Give the data a second time, exactly and in full.

_Data to process_
[BEGIN]

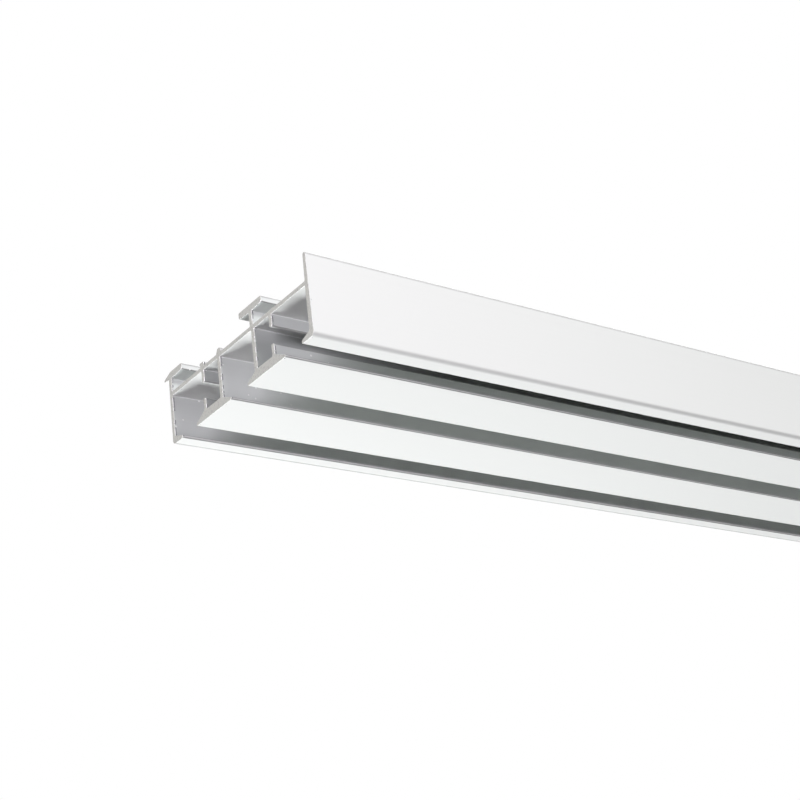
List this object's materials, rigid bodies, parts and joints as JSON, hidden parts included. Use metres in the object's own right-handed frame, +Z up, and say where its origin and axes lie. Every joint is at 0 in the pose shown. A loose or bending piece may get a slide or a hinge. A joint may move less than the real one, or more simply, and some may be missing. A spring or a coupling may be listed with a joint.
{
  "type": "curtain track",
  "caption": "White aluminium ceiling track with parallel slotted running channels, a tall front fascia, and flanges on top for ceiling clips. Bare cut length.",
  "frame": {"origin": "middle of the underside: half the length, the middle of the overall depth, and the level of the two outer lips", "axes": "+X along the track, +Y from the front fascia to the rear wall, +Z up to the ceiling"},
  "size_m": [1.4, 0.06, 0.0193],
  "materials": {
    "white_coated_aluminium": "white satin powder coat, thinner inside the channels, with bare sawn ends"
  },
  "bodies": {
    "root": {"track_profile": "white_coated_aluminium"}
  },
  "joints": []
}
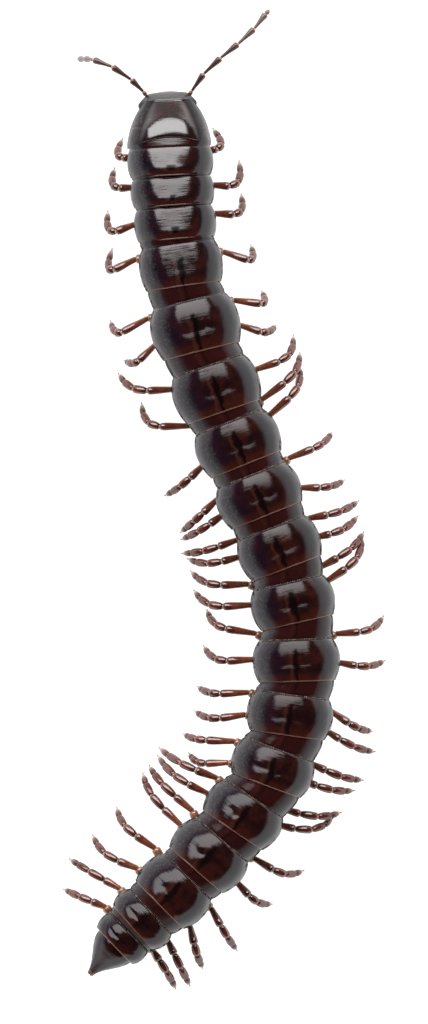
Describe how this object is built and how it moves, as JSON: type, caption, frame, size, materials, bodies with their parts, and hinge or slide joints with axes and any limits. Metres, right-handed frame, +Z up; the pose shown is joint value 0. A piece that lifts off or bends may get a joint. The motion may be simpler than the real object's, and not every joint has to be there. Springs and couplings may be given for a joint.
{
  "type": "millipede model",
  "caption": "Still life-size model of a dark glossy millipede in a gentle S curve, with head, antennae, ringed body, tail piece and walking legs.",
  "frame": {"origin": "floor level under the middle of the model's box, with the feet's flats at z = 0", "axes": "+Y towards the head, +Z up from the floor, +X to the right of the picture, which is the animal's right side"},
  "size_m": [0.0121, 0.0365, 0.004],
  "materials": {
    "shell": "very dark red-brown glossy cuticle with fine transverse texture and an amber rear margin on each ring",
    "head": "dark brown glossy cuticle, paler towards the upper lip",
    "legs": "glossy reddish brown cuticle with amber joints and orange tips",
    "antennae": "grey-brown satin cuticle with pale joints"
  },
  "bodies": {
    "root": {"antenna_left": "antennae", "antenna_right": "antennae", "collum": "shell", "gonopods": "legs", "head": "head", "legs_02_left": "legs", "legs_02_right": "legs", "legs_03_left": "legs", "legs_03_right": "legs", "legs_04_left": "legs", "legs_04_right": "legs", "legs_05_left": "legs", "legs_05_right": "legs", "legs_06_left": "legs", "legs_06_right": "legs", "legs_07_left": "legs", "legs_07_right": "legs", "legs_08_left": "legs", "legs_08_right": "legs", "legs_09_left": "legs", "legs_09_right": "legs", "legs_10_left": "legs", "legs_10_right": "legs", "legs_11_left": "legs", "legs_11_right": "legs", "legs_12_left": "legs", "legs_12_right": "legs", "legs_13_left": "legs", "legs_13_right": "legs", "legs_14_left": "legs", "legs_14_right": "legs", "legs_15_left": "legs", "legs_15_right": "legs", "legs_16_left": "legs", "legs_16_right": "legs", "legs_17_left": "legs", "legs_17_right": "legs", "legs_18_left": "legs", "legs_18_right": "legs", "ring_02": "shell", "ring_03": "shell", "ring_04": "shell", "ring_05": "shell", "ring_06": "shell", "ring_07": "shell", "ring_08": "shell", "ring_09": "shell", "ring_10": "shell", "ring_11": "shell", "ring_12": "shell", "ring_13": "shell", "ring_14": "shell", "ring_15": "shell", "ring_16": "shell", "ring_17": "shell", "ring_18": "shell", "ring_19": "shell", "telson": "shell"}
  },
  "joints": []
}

[END]

_The result_
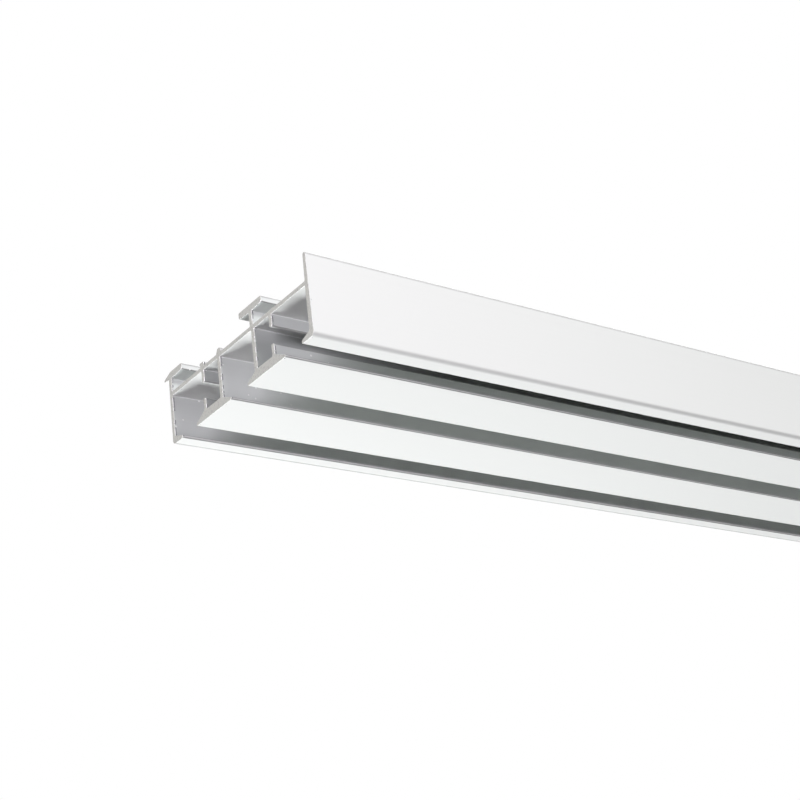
List this object's materials, rigid bodies, parts and joints as JSON, hidden parts included. Use metres in the object's own right-handed frame, +Z up, and say where its origin and axes lie. Every joint is at 0 in the pose shown. A loose or bending piece may get a slide or a hinge. A joint may move less than the real one, or more simply, and some may be missing. A spring or a coupling may be listed with a joint.
{
  "type": "curtain track",
  "caption": "White aluminium ceiling track with parallel slotted running channels, a tall front fascia, and flanges on top for ceiling clips. Bare cut length.",
  "frame": {"origin": "middle of the underside: half the length, the middle of the overall depth, and the level of the two outer lips", "axes": "+X along the track, +Y from the front fascia to the rear wall, +Z up to the ceiling"},
  "size_m": [1.4, 0.06, 0.0193],
  "materials": {
    "white_coated_aluminium": "white satin powder coat, thinner inside the channels, with bare sawn ends"
  },
  "bodies": {
    "root": {"track_profile": "white_coated_aluminium"}
  },
  "joints": []
}
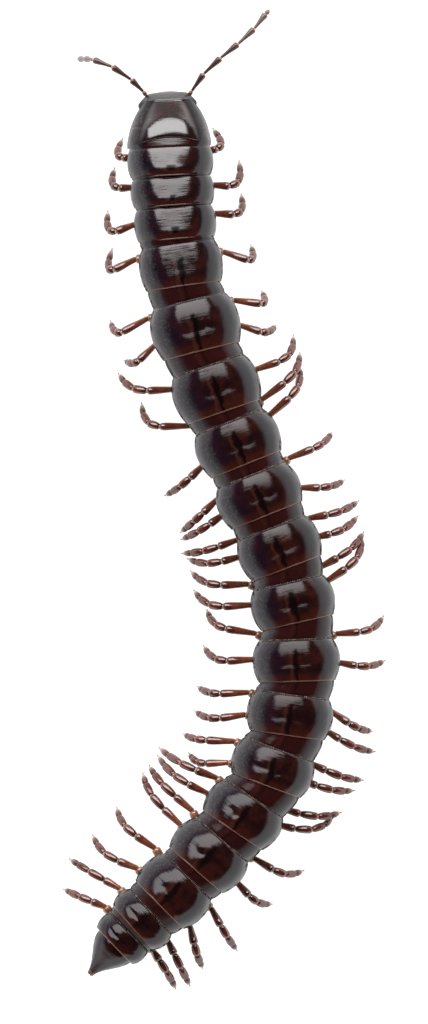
Describe how this object is built and how it moves, as JSON: type, caption, frame, size, materials, bodies with their parts, and hinge or slide joints with axes and any limits. Metres, right-handed frame, +Z up; the pose shown is joint value 0. A piece that lifts off or bends may get a joint. The motion may be simpler than the real object's, and not every joint has to be there. Springs and couplings may be given for a joint.
{
  "type": "millipede model",
  "caption": "Still life-size model of a dark glossy millipede in a gentle S curve, with head, antennae, ringed body, tail piece and walking legs.",
  "frame": {"origin": "floor level under the middle of the model's box, with the feet's flats at z = 0", "axes": "+Y towards the head, +Z up from the floor, +X to the right of the picture, which is the animal's right side"},
  "size_m": [0.0121, 0.0365, 0.004],
  "materials": {
    "shell": "very dark red-brown glossy cuticle with fine transverse texture and an amber rear margin on each ring",
    "head": "dark brown glossy cuticle, paler towards the upper lip",
    "legs": "glossy reddish brown cuticle with amber joints and orange tips",
    "antennae": "grey-brown satin cuticle with pale joints"
  },
  "bodies": {
    "root": {"antenna_left": "antennae", "antenna_right": "antennae", "collum": "shell", "gonopods": "legs", "head": "head", "legs_02_left": "legs", "legs_02_right": "legs", "legs_03_left": "legs", "legs_03_right": "legs", "legs_04_left": "legs", "legs_04_right": "legs", "legs_05_left": "legs", "legs_05_right": "legs", "legs_06_left": "legs", "legs_06_right": "legs", "legs_07_left": "legs", "legs_07_right": "legs", "legs_08_left": "legs", "legs_08_right": "legs", "legs_09_left": "legs", "legs_09_right": "legs", "legs_10_left": "legs", "legs_10_right": "legs", "legs_11_left": "legs", "legs_11_right": "legs", "legs_12_left": "legs", "legs_12_right": "legs", "legs_13_left": "legs", "legs_13_right": "legs", "legs_14_left": "legs", "legs_14_right": "legs", "legs_15_left": "legs", "legs_15_right": "legs", "legs_16_left": "legs", "legs_16_right": "legs", "legs_17_left": "legs", "legs_17_right": "legs", "legs_18_left": "legs", "legs_18_right": "legs", "ring_02": "shell", "ring_03": "shell", "ring_04": "shell", "ring_05": "shell", "ring_06": "shell", "ring_07": "shell", "ring_08": "shell", "ring_09": "shell", "ring_10": "shell", "ring_11": "shell", "ring_12": "shell", "ring_13": "shell", "ring_14": "shell", "ring_15": "shell", "ring_16": "shell", "ring_17": "shell", "ring_18": "shell", "ring_19": "shell", "telson": "shell"}
  },
  "joints": []
}